Nonlinear light scattering spectra in water: Dependence on the content of dissolved gas and effects of non‐stationarity

Here, we study stimulated nonlinear scattering in the spectral range near the second optical harmonic of a laser pump in water samples containing gas nanobubbles. It was found that the spectral and spatial characteristics of nonlinear scattering radiation undergo significant changes upon settling of initially degassed water samples in a flask, open to the atmospheric air. It turned out that the contact with the atmospheric air results in the growth of the volume number density of gas nanobubbles. It appeared that the physical mechanism of nonlinear scattering changes upon increasing the nanobubble content. In fact, four‐photon parametric scattering in degassed water, which occurs due to the cubic nonlinear susceptibility χ(3) of medium, transforms upon increasing the content of nanobubbles into stimulated hyper‐Raman scattering controlled by the constant (∂χ(2)/∂q), where χ(2) is the quadratic nonlinear susceptibility and q is coordinate of a nucleus.

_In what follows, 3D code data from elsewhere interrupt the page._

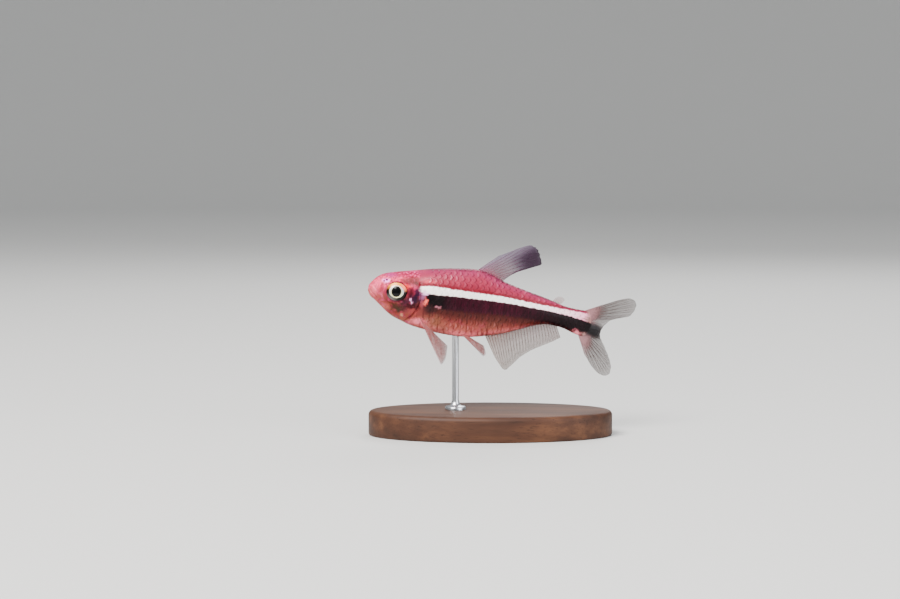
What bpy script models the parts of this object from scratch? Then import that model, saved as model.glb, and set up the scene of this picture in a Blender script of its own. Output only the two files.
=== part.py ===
"""A life-size display model of a black neon tetra, held on a rod over an oval base.

The fish is built straight, in its own frame: x runs from the snout tip to the tail, z is up
and y is the fish's right side. Every outline is given in shares of the standard length. At
the end each vertex is carried into the swimming pose over the stand, in metres, +Z up.
"""

import math

import bmesh
import bpy
from mathutils import Matrix, Vector

MM = 0.001
STANDARD_LENGTH = 32 * MM  # snout tip to the root of the tail fin
GAP = 0.3 * MM  # left between pieces that touch

# Outlines of the body, as (share of length from the snout, share of length)
BACK = (
    (0.0, 0.004), (0.012, 0.030), (0.036, 0.056), (0.064, 0.0725), (0.11, 0.086), (0.19, 0.104),
    (0.28, 0.124), (0.39, 0.141), (0.475, 0.148), (0.53, 0.138), (0.593, 0.115), (0.67, 0.0945),
    (0.76, 0.0755), (0.82, 0.0635), (0.88, 0.052), (0.935, 0.0525), (1.0, 0.060),
)
BELLY = (
    (0.0, -0.010), (0.012, -0.028), (0.032, -0.048), (0.061, -0.070), (0.09, -0.092), (0.123, -0.112),
    (0.165, -0.127), (0.208, -0.1405), (0.28, -0.152), (0.35, -0.159), (0.448, -0.159),
    (0.524, -0.147), (0.623, -0.118), (0.693, -0.090), (0.75, -0.066), (0.815, -0.047), (0.895, -0.046),
    (0.955, -0.055), (1.0, -0.058),
)
HALF_WIDTH = (
    (0.0, 0.010), (0.012, 0.021), (0.03, 0.031), (0.06, 0.042), (0.10, 0.052), (0.15, 0.059),
    (0.20, 0.063), (0.26, 0.066), (0.34, 0.067), (0.42, 0.066), (0.50, 0.062), (0.60, 0.053),
    (0.70, 0.042), (0.80, 0.032), (0.88, 0.025), (0.95, 0.019), (1.0, 0.014),
)
WIDEST_AT = ((0.0, -0.003), (0.1, 0.0), (0.3, -0.008), (0.5, -0.012), (0.8, -0.006), (1.0, -0.003))
BELLY_PINCH = 1.14  # over 1 draws the lower flanks in towards a keel
BODY_RINGS = 46
RING_CROWDING = 1.35  # over 1 sets the rings closer towards the snout
BODY_SIDES = 32

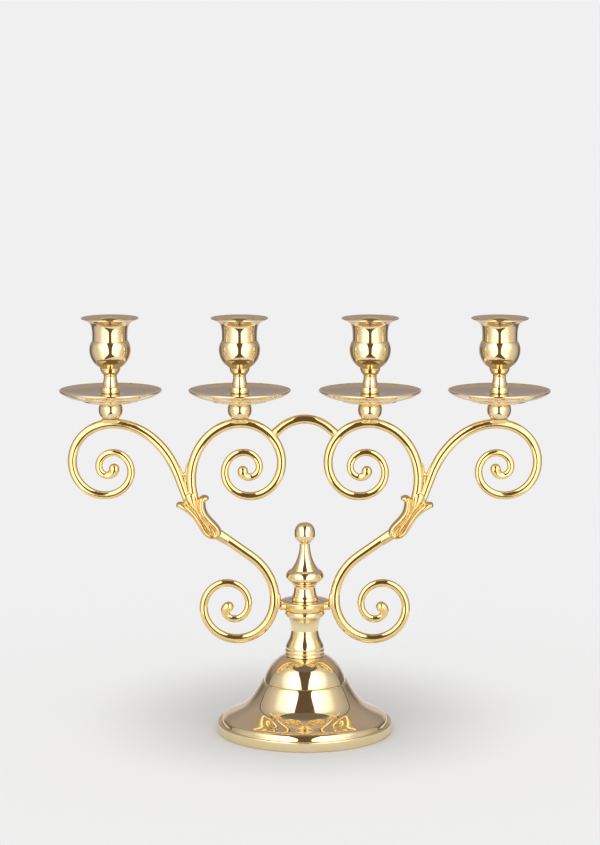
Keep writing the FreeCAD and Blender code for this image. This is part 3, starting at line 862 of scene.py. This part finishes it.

The physical nature of the observed phenomenon is the generation of a surface plasmon arising due to the optical breakdown inside a gas nanobubble, which leads to an effective buildup of vibrations of molecules/ions localized in the surface layer of nanobubble. The plasmon bandwidth Δω was theoretically estimated. It turned out that Δω ≈ ω0, where ω0 is the resonant plasmon wavenumber, that is, in our case, the quality factor of the plasmon oscillator is very low. Spectrum of nonlinear scattering for degassed water (left) and the same spectrum in the case where initially degassed water was in contact with the atmosphere for t = 12 h (right).